■ TASK TO COMPLETE:
Only the lines from the start up to and including the line containing "from its hinge." should be repeated, word for word.

■ Entries taken from a collection:
━━━━━━━━
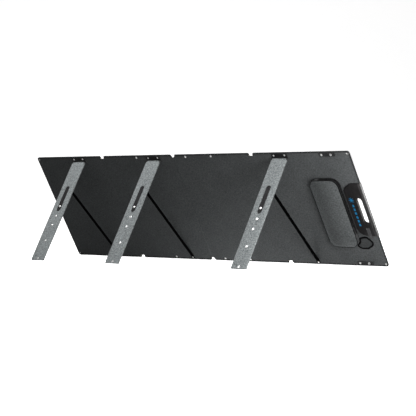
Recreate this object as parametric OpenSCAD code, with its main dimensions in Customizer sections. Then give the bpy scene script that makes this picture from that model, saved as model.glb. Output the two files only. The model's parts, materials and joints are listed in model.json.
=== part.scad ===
// Four-section folding solar panel, standing on its bottom edge and three prop legs.
// All sizes in millimetres. X runs along the length, +Z is up, the sun side faces +Y.
// Origin: middle of the footprint, on the ground. Each piece is drawn in the panel's
// own frame (x along, y up the panel, z out of the back face at z = 0) and then stood up.
// Endings: _l length, _w width, _h height, _t thickness, _r radius,
// _u distance along a leg from its hinge.

/* [Panel] */
// overall length of the opened panel
panel_l = 2018; // [1600:1:2400]
// height of the panel along its own face
panel_h = 590; // [500:1:700]
// angle between panel and ground, degrees
tilt = 60; // [40:1:75]
// width of section 1, the plain end
sec1_w = 479; // [420:1:520]
// width of section 2
sec2_w = 484; // [420:1:520]
// width of section 3
sec3_w = 491.5; // [420:0.5:540]
// flexible width at folds 1 and 3
fold_gap = 20; // [14:1:30]
// distance between the two creases of fold 2
crease_gap = 12; // [8:1:20]
// stiff slat between the creases of fold 2
slat_w = 8; // [5:0.5:12]
// outer corner radius
corner_r = 12; // [4:1:20]
// notch width at a fold line
notch_w = 31; // [20:1:40]
// notch depth at a fold line
notch_d = 15; // [8:1:20]

/* [Layers] */
// thickness of the back fabric
skin_t = 0.8; // [0.4:0.1:1.5]
// thickness of the stiffening board
core_t = 2.8; // [1.5:0.1:4]
// thickness of a solar cell
cell_t = 0.2; // [0.1:0.05:0.5]
// thickness of the clear front film
film_t = 0.5; // [0.3:0.1:1]
// thickness of the front fabric over the film edge
border_t = 0.7; // [0.4:0.1:1.5]
// how far the bound hem stands off both faces
hem_t = 0.7; // [0.3:0.1:1]
// width of the bound hem on both faces
hem_w = 6; // [4:0.5:10]
// cell columns in a section
cell_cols = 3; // [2:1:5]
// cell rows in a section
cell_rows = 6; // [3:1:8]
// gap between cells
cell_gap = 2.5; // [1:0.5:5]

/* [Legs] */
// x of the leg on section 1
leg1_x = -703; // [-760:1:-650]
// x of the leg on section 2
leg2_x = -178.5; // [-230:0.5:-130]
// x of the leg on section 4
leg3_x = 613.5; // [560:0.5:660]
// leg width
leg_w = 90; // [60:1:120]
// leg thickness
leg_t = 4.5; // [3:0.5:8]
// hinge height up the panel
hinge_y = 559; // [520:1:559]
// hinge stand-off from the back face
hinge_z = 6.5; // [5:0.5:10]
// opening angle of the legs, degrees
leg_open = 60.4; // [40:0.1:75]
// hinge pin radius
pin_r = 1.5; // [1:0.1:2.5]
// strap hole distance from the hinge
hole_u = 143; // [100:1:200]
// distances of cap and studs from the hinge
stud_u = [254.5, 309, 361, 448]; // [200:0.5:520]
// end of the strap tongue on the leg
tongue_u = 280; // [260:1:290]
// strap width
strap_w = 20; // [12:1:25]
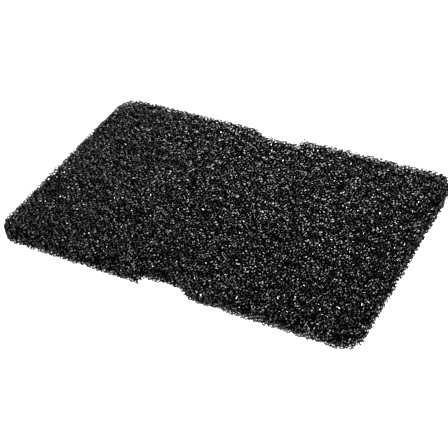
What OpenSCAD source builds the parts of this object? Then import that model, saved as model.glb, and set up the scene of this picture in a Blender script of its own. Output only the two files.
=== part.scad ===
━━━━━━━━
■ OUTPUT OF THE EXERCISE:
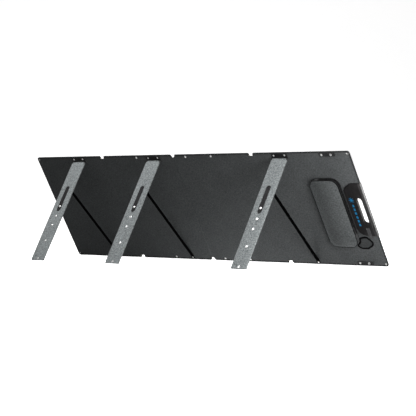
Recreate this object as parametric OpenSCAD code, with its main dimensions in Customizer sections. Then give the bpy scene script that makes this picture from that model, saved as model.glb. Output the two files only. The model's parts, materials and joints are listed in model.json.
=== part.scad ===
// Four-section folding solar panel, standing on its bottom edge and three prop legs.
// All sizes in millimetres. X runs along the length, +Z is up, the sun side faces +Y.
// Origin: middle of the footprint, on the ground. Each piece is drawn in the panel's
// own frame (x along, y up the panel, z out of the back face at z = 0) and then stood up.
// Endings: _l length, _w width, _h height, _t thickness, _r radius,
// _u distance along a leg from its hinge.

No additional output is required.